A Pablo VI le fue penoso que se mezclaran negativamente su desafección personal y cultural a un régimen no-democrático con su amor al pueblo español, la estima de su historia católica y su obligación pastoral después de un Concilio ecuménico. Pablo VI mantuvo siempre serias reservas sobre el Régimen político, pero manifestó públicamente su admiración y amor al pueblo español, y para éste tuvo siempre numerosos gestos de afecto y simpatía.

Los años transcurridos desde entonces muestran claramente cómo no se podía detener el dinamismo conciliar ni la marcha hacia el ocaso del Régimen. También se entiende que cuando los ánimos están caldeados aparezcan salidas de tono. Es obvio que el contexto histórico y las limitaciones humanas actúan siempre y particularmente en tales situaciones.

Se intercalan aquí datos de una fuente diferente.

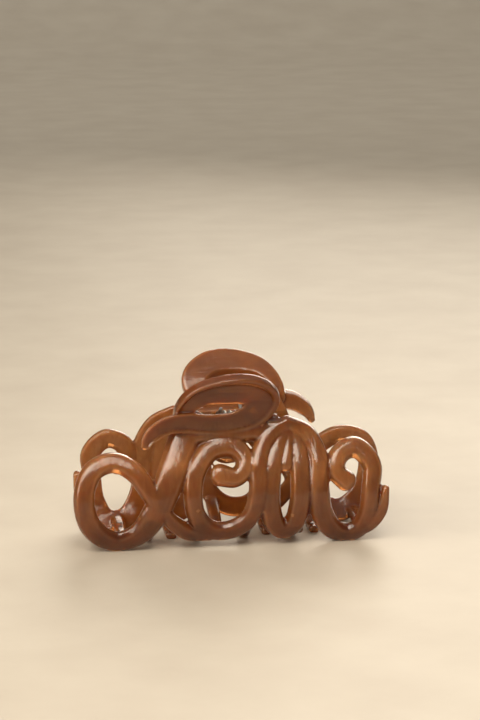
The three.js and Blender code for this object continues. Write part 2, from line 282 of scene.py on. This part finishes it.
def on_profile(along):
    """Places on the profile and its direction there."""
    last = PROFILE_LENGTHS[-1]

    def place(s):
        s = np.clip(s, 0, last)
        out, up = PROFILE_PLACES.T
        return np.column_stack([np.interp(s, PROFILE_LENGTHS, out), np.interp(s, PROFILE_LENGTHS, up)])

    inside = np.clip(along, 0, last)
    tangent = unit(place(inside + TANGENT_REACH) - place(inside - TANGENT_REACH))
    return place(along) + tangent * (along - inside)[:, None], tangent


def on_jaw(x, along, lift, lean_from=0):
    """Points on the bent surface that the scrollwork follows, and its outward normals."""
    out_up, _ = on_profile(along)
    _, lean = on_profile(np.maximum(along, lean_from))
    normal = np.column_stack([np.zeros(len(lean)), -lean[:, 1], -lean[:, 0]])
    point = np.column_stack([x, -out_up[:, 0], out_up[:, 1]])
    return point + normal * np.asarray(lift)[:, None], normal


def centripetal(points):
    """A smooth curve through rows of two places, a width and a third place, a STEP apart.

    The rows of the curve have the three places first and the width last.
    """
    rows = np.array(points, float)[:, [0, 1, 3, 2]]
    places = rows[:, :3]
    spans = len(places) - 1
    ends = np.vstack([2 * places[0] - places[1], places, 2 * places[-1] - places[-2]])
    samples = []
    for i in range(spans):
        p0, p1, p2, p3 = ends[i : i + 4]
        d0, d1, d2 = np.sqrt(np.linalg.norm(np.diff(ends[i : i + 4], axis=0), axis=1))
        slope1 = ((p1 - p0) / d0 - (p2 - p0) / (d0 + d1) + (p2 - p1) / d1) * d1
        slope2 = ((p2 - p1) / d1 - (p3 - p1) / (d1 + d2) + (p3 - p2) / d2) * d1
        count = max(2, round(np.linalg.norm(p2 - p1) / STEP))
        is_last = i == spans - 1
        shares = np.arange(count + is_last) / count
        width = rows[i, 3] + (rows[i + 1, 3] - rows[i, 3]) * shares
        samples.append(np.column_stack([hermite(p1, p2, slope1, slope2, shares), width]))
    return np.vstack(samples)


# ---- Swept meshes: each gives the vertices and faces of one closed body ----------------------

def refined(outline):
    """The outline of a section with extra points along its edges: across, height."""
    outline = np.array(outline)
    shares = np.arange(EDGE_PARTS)[:, None] / EDGE_PARTS
    edges = [a + (b - a) * shares for a, b in zip(outline, np.roll(outline, -1, axis=0))]
    return np.vstack(edges).T


def sections(centre, side, up, across, height):
    """Rings of corners, this far across along side and this far up, round each centre."""
    wide = across[:, :, None] * side[:, None, :]
    tall = height[:, :, None] * up[:, None, :]
    return centre[:, None, :] + wide + tall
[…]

Pablo VI fue un auténtico confesor de la fe, rindiendo a Dios el sublime testimonio y profesando los contenidos esenciales que desde siglos constituyen el patrimonio de todos los creyentes. Pablo VI ejerciendo su autoridad apostólica tanto en el Concilio como en el postconcilio fue un testigo del Señor, cargando con las pruebas, incomprensiones y críticas que suscitaba el cumplimiento fiel de su misión. Agradecemos a Dios su ministerio generoso, fecundo y sacrificado. Nos alegramos íntimamente con su beatificación.